We try to do a dry run on a platform that’s not touched by customers to make sure we hit all the gotchas and approve the checklist. And during a launch, we have a coordinator who helps lock teams through it.

Whether the coordinator is a product person or an engineering person, it doesn’t matter. They’re really just set at coordinating the launch together.

David: Last question: In experience, what’s the right balance of managers to doers?

Rahul: I don’t think there’s a number ─ managers to doers. It’s really having a lot of doers who have strong leadership. You don’t want a lot of doers who can do things that can self-manage themselves. You want a lot of doers who can self-manage and a couple of great leaders to help bring that out.

Managing a team of a hundred or sixteen hundred all depends on making sure you have the right people helping and leading that team.

I can only trust my direct reports to do the best job. I have to trust them that they can do the best job with their direct reports.

There’s no magic number.
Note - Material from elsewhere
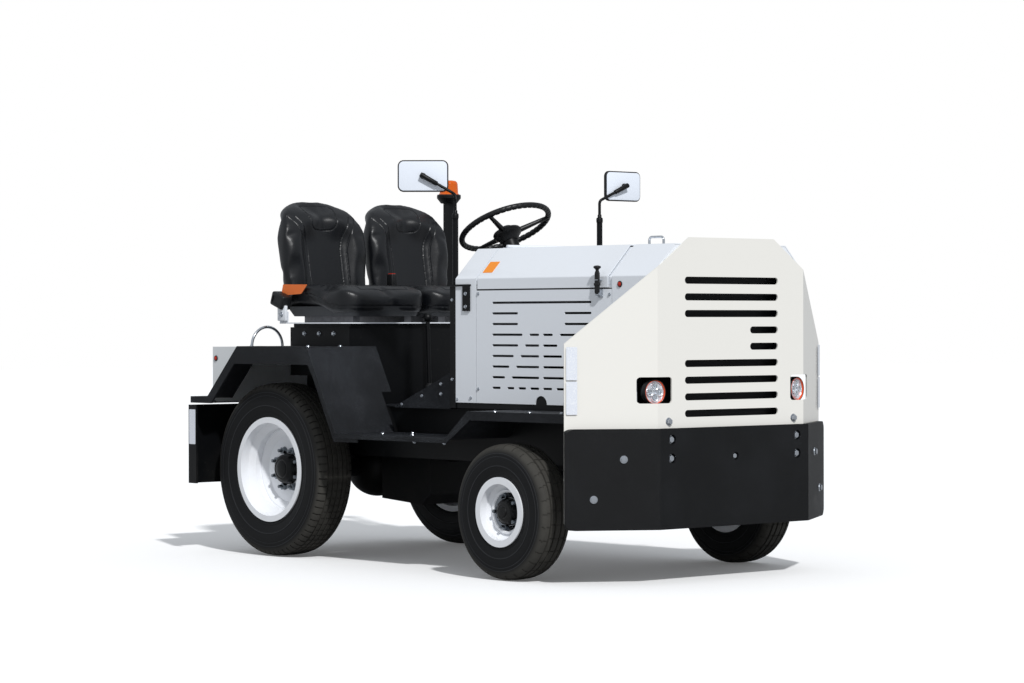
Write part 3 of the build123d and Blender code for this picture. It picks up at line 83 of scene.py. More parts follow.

You could have five hundred people on your team who are all doing quality assurance testing or you could have five engineers who are just doing platform development.

David: Awesome! Thanks, Rahul, for the insights. I really appreciate it.

Rahul: No problem.

David: Any final words about Pypestream or anything about yourself that you’d like to leave the audience with?

Rahul: Watch out for these product officer roles coming about. As I tell my engineering team, “I know you, guys, think I’m just a product manager but I did do this before. I do have an idea as to how to do it.”

David: Absolutely, respect across the aisle from product to engineering and back!

We appreciate your insights. This is awesome. Thanks so much for joining us and we’ll do it again sometime.

Rahul: Yes. Thanks for having me. Talk again soon. Bye!